YOUR TASK. Write out each line exactly as it stands, please.

AVAILABLE DATA.

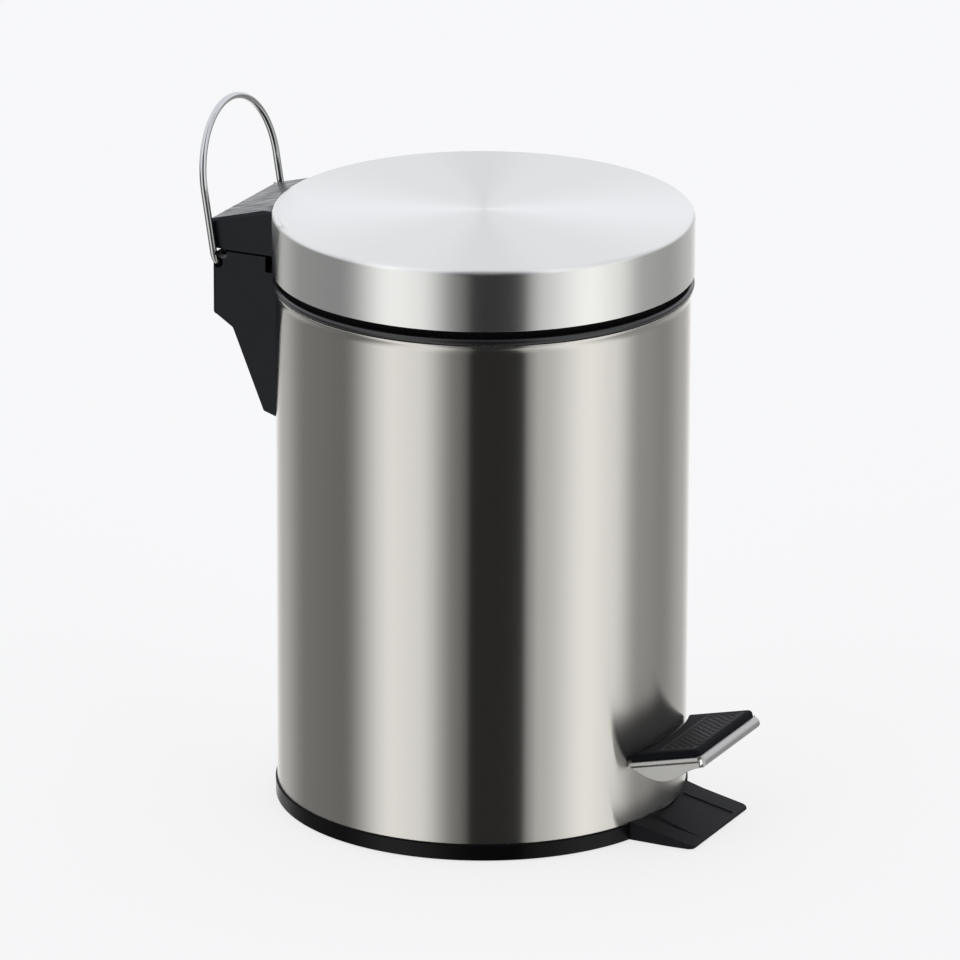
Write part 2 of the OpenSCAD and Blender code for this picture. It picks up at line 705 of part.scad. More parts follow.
// Carrying handle: an arch of wire whose ends turn in through the lower housing
module carry_bail() {
    leg = bail_l - bail_r - bail_bend;
    color("#cfd1d2") translate([0, bail_y, bail_z]) rotate([-bail_lean, 0, 0]) {
        both_sides() {
            translate([bail_r, 0, bail_bend]) cylinder(r = wire_r, h = leg);
            translate([bail_r, 0, bail_bend]) mirror([0, 0, 1]) mirror([1, 0, 0])
                wire_bend(wire_r, bail_bend, 90);
            bar_x(wire_r, house_x - 4.5, bail_r - bail_bend, 0, 0);
        }
        translate([0, 0, bail_bend + leg]) rotate([90, 0, 0]) rotate_extrude(angle = 180)
            translate([bail_r, 0]) circle(r = wire_r);
    }
}

// ---- Pedal ----

// Places a piece on the slope of the pedal; y = 0 is the body's wall
module on_pedal() {
    translate([0, -body_r, pedal_z]) rotate([-pedal_a, 0, 0]) children();
}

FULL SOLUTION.
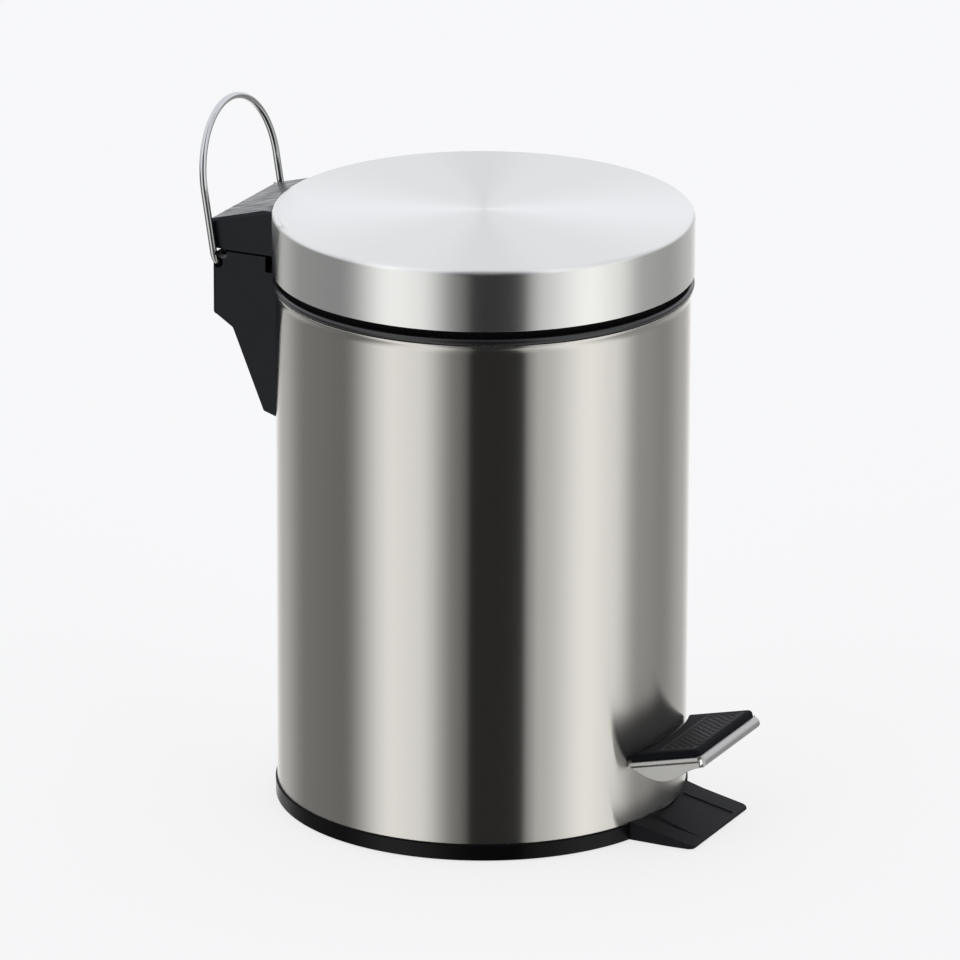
Write part 2 of the OpenSCAD and Blender code for this picture. It picks up at line 705 of part.scad. More parts follow.
// Carrying handle: an arch of wire whose ends turn in through the lower housing
module carry_bail() {
    leg = bail_l - bail_r - bail_bend;
    color("#cfd1d2") translate([0, bail_y, bail_z]) rotate([-bail_lean, 0, 0]) {
        both_sides() {
            translate([bail_r, 0, bail_bend]) cylinder(r = wire_r, h = leg);
            translate([bail_r, 0, bail_bend]) mirror([0, 0, 1]) mirror([1, 0, 0])
                wire_bend(wire_r, bail_bend, 90);
            bar_x(wire_r, house_x - 4.5, bail_r - bail_bend, 0, 0);
        }
        translate([0, 0, bail_bend + leg]) rotate([90, 0, 0]) rotate_extrude(angle = 180)
            translate([bail_r, 0]) circle(r = wire_r);
    }
}

// ---- Pedal ----

// Places a piece on the slope of the pedal; y = 0 is the body's wall
module on_pedal() {
    translate([0, -body_r, pedal_z]) rotate([-pedal_a, 0, 0]) children();
}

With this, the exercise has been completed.